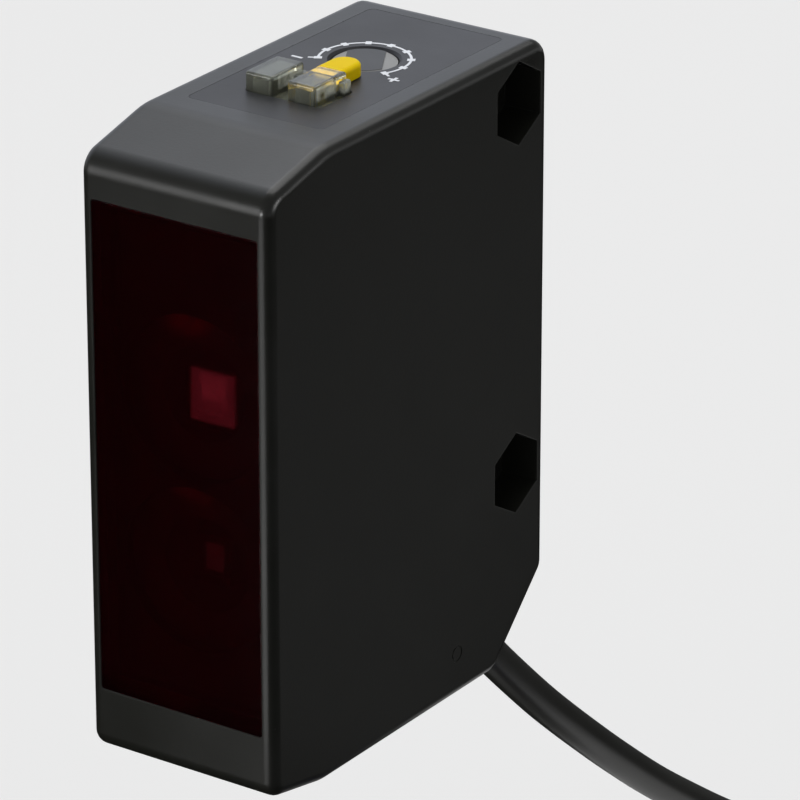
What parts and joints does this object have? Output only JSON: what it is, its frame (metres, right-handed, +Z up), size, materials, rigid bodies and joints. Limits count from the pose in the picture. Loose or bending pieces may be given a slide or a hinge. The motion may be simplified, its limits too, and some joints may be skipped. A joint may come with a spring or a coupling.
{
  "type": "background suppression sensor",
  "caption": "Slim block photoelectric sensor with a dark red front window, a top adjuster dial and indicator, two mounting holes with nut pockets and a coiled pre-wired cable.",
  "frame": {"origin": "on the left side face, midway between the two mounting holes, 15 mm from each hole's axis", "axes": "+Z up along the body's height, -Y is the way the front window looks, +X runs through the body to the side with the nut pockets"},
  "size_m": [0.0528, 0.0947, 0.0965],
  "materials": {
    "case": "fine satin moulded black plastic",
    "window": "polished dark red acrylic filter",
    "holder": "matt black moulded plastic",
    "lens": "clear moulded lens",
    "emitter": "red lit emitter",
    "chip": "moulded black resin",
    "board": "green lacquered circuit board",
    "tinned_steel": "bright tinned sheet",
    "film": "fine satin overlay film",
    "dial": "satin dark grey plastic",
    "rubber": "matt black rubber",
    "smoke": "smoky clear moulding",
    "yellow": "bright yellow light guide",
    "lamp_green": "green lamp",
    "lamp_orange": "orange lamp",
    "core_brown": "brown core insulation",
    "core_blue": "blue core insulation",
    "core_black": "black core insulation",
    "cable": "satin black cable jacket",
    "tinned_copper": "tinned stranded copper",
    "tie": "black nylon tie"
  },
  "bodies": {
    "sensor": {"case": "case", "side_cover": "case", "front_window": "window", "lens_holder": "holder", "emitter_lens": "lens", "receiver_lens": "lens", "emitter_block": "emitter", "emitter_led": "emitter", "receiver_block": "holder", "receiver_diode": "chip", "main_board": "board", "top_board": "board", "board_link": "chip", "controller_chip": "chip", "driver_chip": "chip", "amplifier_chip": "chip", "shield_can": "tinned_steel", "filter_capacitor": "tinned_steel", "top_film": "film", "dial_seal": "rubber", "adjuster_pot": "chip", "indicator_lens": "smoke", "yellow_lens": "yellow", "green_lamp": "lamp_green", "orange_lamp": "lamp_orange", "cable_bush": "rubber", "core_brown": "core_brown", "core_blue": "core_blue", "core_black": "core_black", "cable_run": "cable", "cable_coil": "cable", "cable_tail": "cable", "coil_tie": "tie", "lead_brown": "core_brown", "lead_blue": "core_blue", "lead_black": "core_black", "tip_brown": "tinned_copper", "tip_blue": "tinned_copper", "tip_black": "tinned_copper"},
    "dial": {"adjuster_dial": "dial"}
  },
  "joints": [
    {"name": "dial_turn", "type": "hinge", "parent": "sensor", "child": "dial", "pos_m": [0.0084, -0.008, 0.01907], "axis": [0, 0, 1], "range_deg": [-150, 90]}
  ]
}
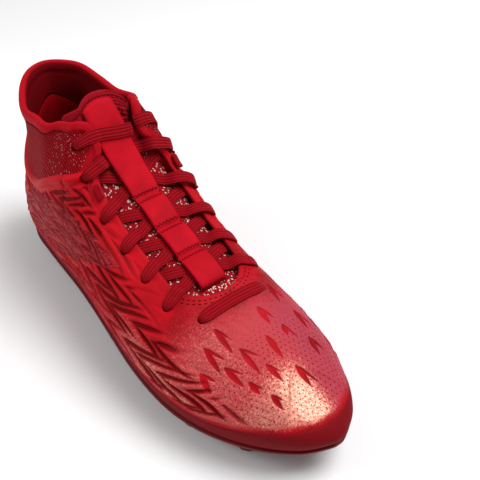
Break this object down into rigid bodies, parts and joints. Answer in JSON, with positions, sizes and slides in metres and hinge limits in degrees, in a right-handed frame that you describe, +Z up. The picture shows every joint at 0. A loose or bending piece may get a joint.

_____

§ GOAL
All of the records must be repeated exactly.

§ SOLUTION TO THE EXERCISE
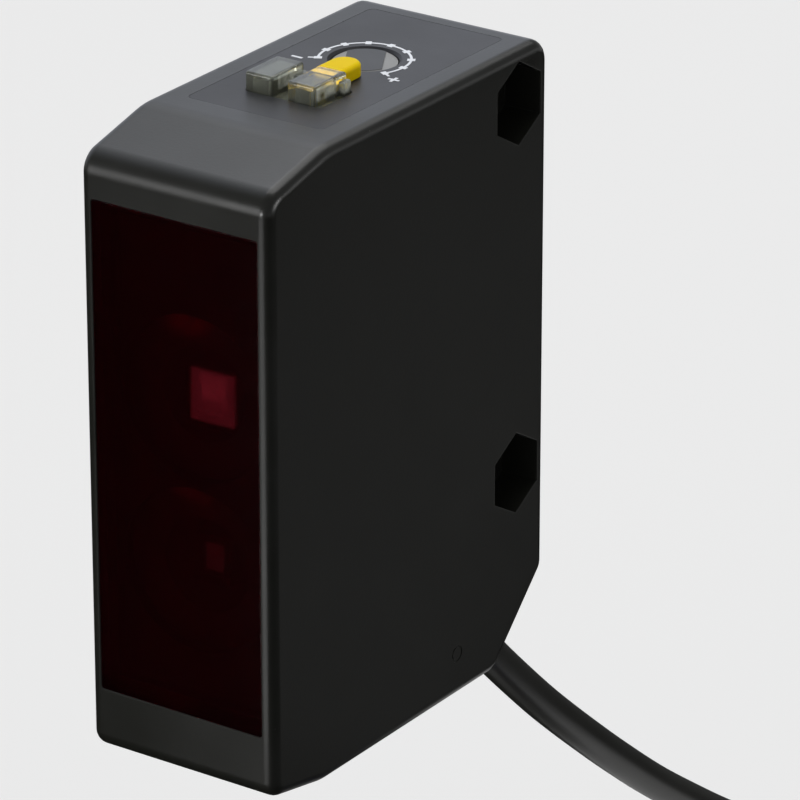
What parts and joints does this object have? Output only JSON: what it is, its frame (metres, right-handed, +Z up), size, materials, rigid bodies and joints. Limits count from the pose in the picture. Loose or bending pieces may be given a slide or a hinge. The motion may be simplified, its limits too, and some joints may be skipped. A joint may come with a spring or a coupling.
{
  "type": "background suppression sensor",
  "caption": "Slim block photoelectric sensor with a dark red front window, a top adjuster dial and indicator, two mounting holes with nut pockets and a coiled pre-wired cable.",
  "frame": {"origin": "on the left side face, midway between the two mounting holes, 15 mm from each hole's axis", "axes": "+Z up along the body's height, -Y is the way the front window looks, +X runs through the body to the side with the nut pockets"},
  "size_m": [0.0528, 0.0947, 0.0965],
  "materials": {
    "case": "fine satin moulded black plastic",
    "window": "polished dark red acrylic filter",
    "holder": "matt black moulded plastic",
    "lens": "clear moulded lens",
    "emitter": "red lit emitter",
    "chip": "moulded black resin",
    "board": "green lacquered circuit board",
    "tinned_steel": "bright tinned sheet",
    "film": "fine satin overlay film",
    "dial": "satin dark grey plastic",
    "rubber": "matt black rubber",
    "smoke": "smoky clear moulding",
    "yellow": "bright yellow light guide",
    "lamp_green": "green lamp",
    "lamp_orange": "orange lamp",
    "core_brown": "brown core insulation",
    "core_blue": "blue core insulation",
    "core_black": "black core insulation",
    "cable": "satin black cable jacket",
    "tinned_copper": "tinned stranded copper",
    "tie": "black nylon tie"
  },
  "bodies": {
    "sensor": {"case": "case", "side_cover": "case", "front_window": "window", "lens_holder": "holder", "emitter_lens": "lens", "receiver_lens": "lens", "emitter_block": "emitter", "emitter_led": "emitter", "receiver_block": "holder", "receiver_diode": "chip", "main_board": "board", "top_board": "board", "board_link": "chip", "controller_chip": "chip", "driver_chip": "chip", "amplifier_chip": "chip", "shield_can": "tinned_steel", "filter_capacitor": "tinned_steel", "top_film": "film", "dial_seal": "rubber", "adjuster_pot": "chip", "indicator_lens": "smoke", "yellow_lens": "yellow", "green_lamp": "lamp_green", "orange_lamp": "lamp_orange", "cable_bush": "rubber", "core_brown": "core_brown", "core_blue": "core_blue", "core_black": "core_black", "cable_run": "cable", "cable_coil": "cable", "cable_tail": "cable", "coil_tie": "tie", "lead_brown": "core_brown", "lead_blue": "core_blue", "lead_black": "core_black", "tip_brown": "tinned_copper", "tip_blue": "tinned_copper", "tip_black": "tinned_copper"},
    "dial": {"adjuster_dial": "dial"}
  },
  "joints": [
    {"name": "dial_turn", "type": "hinge", "parent": "sensor", "child": "dial", "pos_m": [0.0084, -0.008, 0.01907], "axis": [0, 0, 1], "range_deg": [-150, 90]}
  ]
}
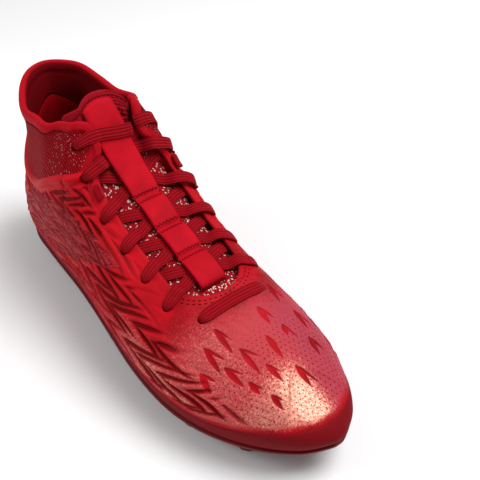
Break this object down into rigid bodies, parts and joints. Answer in JSON, with positions, sizes and slides in metres and hinge limits in degrees, in a right-handed frame that you describe, +Z up. The picture shows every joint at 0. A loose or bending piece may get a joint.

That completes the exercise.